-- Given data --
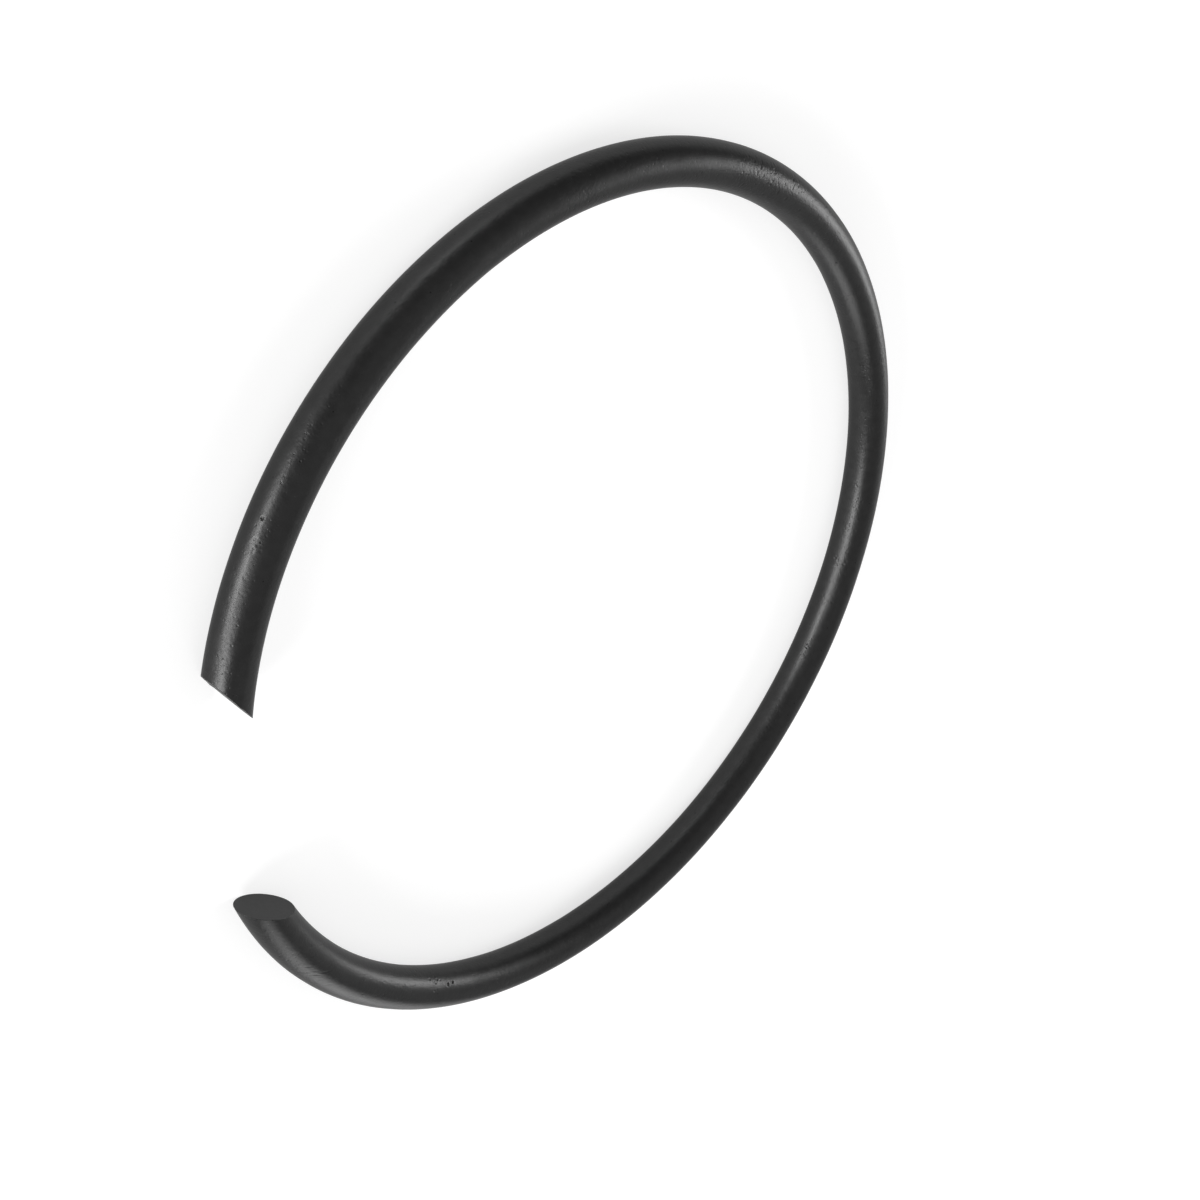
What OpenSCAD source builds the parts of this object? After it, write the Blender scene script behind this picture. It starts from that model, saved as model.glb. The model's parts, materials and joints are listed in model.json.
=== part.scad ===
// Round wire retaining ring, relaxed: one turn of hard spring wire, sheared at a slant at both ends.
// It lies in the XY plane, with its centre at the origin and the middle of its gap on +X.

/* [Wire] */
// Diameter of the round spring wire
wire_d = 1.5; // [0.8:0.1:3]

/* [Ring] */
// Inside diameter of the relaxed ring
inner_d = 28; // [18:0.5:60]
// Straight distance between the two ends, along the middle of the wire
gap = 8; // [3:0.5:14]

/* [Ends] */
// Slant of both sheared ends, turned clockwise from a cut square across the wire
cut_angle = 44; // [0:1:50]

/* [Hidden] */

wire_r = wire_d / 2;
mean_r = inner_d / 2 + wire_r;
outer_r = mean_r + wire_r;

// Half of the angle that the gap takes, between the middles of the two ends
end_angle = asin(gap / 2 / mean_r);

// How far each cut runs from the middle of the wire, so that it comes out past the wire's skin.
// Outwards it runs on until the straight edge between both cuts lies outside the ring.
cut_reach_in = 1.5 * wire_d;
cut_reach_out = outer_r;
cut_height = 2 * wire_d;

// Smoothness of the turn and of the wire's round section
turn_steps = 180;
section_steps = 64;

// Unit vector in the plane of the ring, at angle a
function direction(a) = [cos(a), sin(a)];

// Point on the straight cut across the end at angle a, this far out from the wire's middle
function on_cut(a, reach) = mean_r * direction(a) + reach * direction(a - cut_angle);

// One full turn of round wire
module wire_turn() {
    rotate_extrude($fn = turn_steps)
        translate([mean_r, 0])
            circle(d = wire_d, $fn = section_steps);
}

// What the shears take out of the turn. Its two slanted sides leave the flat end faces.
module end_gap() {
    linear_extrude(height = cut_height, center = true)
        polygon([
            on_cut(-end_angle, -cut_reach_in),
            on_cut(-end_angle, cut_reach_out),
            on_cut(end_angle, cut_reach_out),
            on_cut(end_angle, -cut_reach_in)
        ]);
}

// The ring, in one piece of blackened spring steel
module retaining_ring() {
    color([0.19, 0.19, 0.19])
        difference() {
            wire_turn();
            end_gap();
        }
}

retaining_ring();
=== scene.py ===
import json
import math
from collections import namedtuple

import bmesh
import bpy
import numpy as np
from mathutils import Matrix, Vector


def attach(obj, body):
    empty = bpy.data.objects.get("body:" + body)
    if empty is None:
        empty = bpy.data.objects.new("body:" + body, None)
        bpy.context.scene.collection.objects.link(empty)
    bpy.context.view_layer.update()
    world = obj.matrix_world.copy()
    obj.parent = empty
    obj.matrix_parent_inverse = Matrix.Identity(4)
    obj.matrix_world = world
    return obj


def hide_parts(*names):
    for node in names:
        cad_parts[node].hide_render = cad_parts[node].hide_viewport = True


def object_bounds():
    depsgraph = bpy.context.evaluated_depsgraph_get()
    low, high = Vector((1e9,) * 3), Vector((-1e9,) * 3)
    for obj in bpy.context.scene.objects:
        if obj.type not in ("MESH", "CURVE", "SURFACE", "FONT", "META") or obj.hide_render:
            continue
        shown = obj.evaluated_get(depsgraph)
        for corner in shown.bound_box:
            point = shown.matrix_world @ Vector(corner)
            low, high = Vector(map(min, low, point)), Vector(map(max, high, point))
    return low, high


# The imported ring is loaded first, because the defaults below come from it
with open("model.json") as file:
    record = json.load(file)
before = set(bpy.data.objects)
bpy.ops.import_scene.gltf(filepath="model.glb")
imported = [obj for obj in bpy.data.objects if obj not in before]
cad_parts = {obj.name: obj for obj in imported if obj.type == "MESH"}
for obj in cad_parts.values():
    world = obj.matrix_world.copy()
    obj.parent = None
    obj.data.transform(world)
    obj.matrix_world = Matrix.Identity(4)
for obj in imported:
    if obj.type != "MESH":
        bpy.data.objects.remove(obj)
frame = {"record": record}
CAD_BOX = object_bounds()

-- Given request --
Repeat, unchanged, every line from the one that contains "blackened spring steel" to the one that contains "obj.parent = empty", including both, and no other line.

-- Exercise solution --
// The ring, in one piece of blackened spring steel
module retaining_ring() {
    color([0.19, 0.19, 0.19])
        difference() {
            wire_turn();
            end_gap();
        }
}

retaining_ring();
=== scene.py ===
import json
import math
from collections import namedtuple

import bmesh
import bpy
import numpy as np
from mathutils import Matrix, Vector


def attach(obj, body):
    empty = bpy.data.objects.get("body:" + body)
    if empty is None:
        empty = bpy.data.objects.new("body:" + body, None)
        bpy.context.scene.collection.objects.link(empty)
    bpy.context.view_layer.update()
    world = obj.matrix_world.copy()
    obj.parent = empty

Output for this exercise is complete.